Post-liquefaction undrained monotonic behaviour of sands: experiments and DEM simulations
This paper presents the results of a series of servo-controlled cyclic triaxial tests and numerical simulations using the three-dimensional discrete element method (DEM) on post-liquefaction undrained monotonic strength of granular materials. In a first test series, undrained monotonic tests were carried out after dissipating the excess pore water pressure developed during liquefaction. The influence of different parameters such as amplitude of axial strain, relative density and confining pressure prior to liquefaction on the post-liquefaction undrained response have been investigated. The results obtained highlight an insignificant influence of amplitude of axial strain, confining pressure and a significant influence of relative density on the post-liquefaction undrained monotonic stress–strain response. In the second series, undrained monotonic tests were carried out on similar triaxial samples without dissipating the excess pore water pressure developed during liquefaction.

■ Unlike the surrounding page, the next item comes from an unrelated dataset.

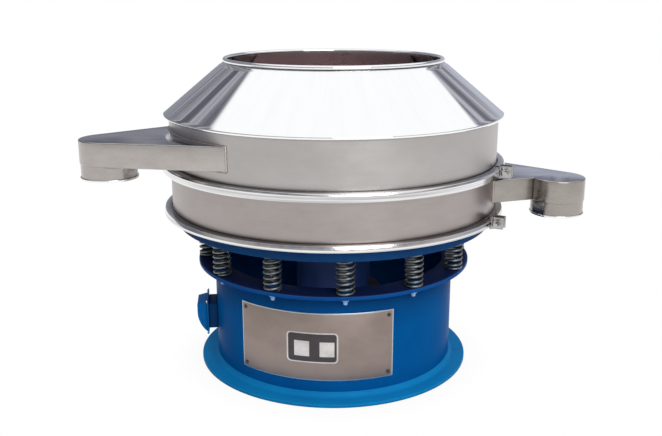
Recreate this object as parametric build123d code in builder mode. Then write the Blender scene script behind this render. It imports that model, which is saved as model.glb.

The results highlight that the amplitude of axial strain prior to liquefaction has a significant influence on the post-liquefaction undrained monotonic response. In addition, DEM simulations have been carried out on an assembly of spheres to simulate post-liquefaction behaviour. The simulations were very similar to the experiments with an objective to understand the behaviour of monotonic strength of liquefied samples from the grain scale. The numerical simulations using DEM have captured qualitatively all the features of the post-liquefaction undrained monotonic response in a manner similar to that of the experiments. In addition, a detailed study on the evolution of micromechanical parameters such as the average coordination number and induced anisotropic coefficients has been reported during the post-liquefaction undrained monotonic loading.
Sitharam, T. G., Vinod, J. J S. and Ravishankar, B. V. (2009). Post-liquefaction undrained monotonic behaviour of sands: experiments and DEM simulations. Geotechnique: international journal of soil mechanics, 59 (9), 739-749.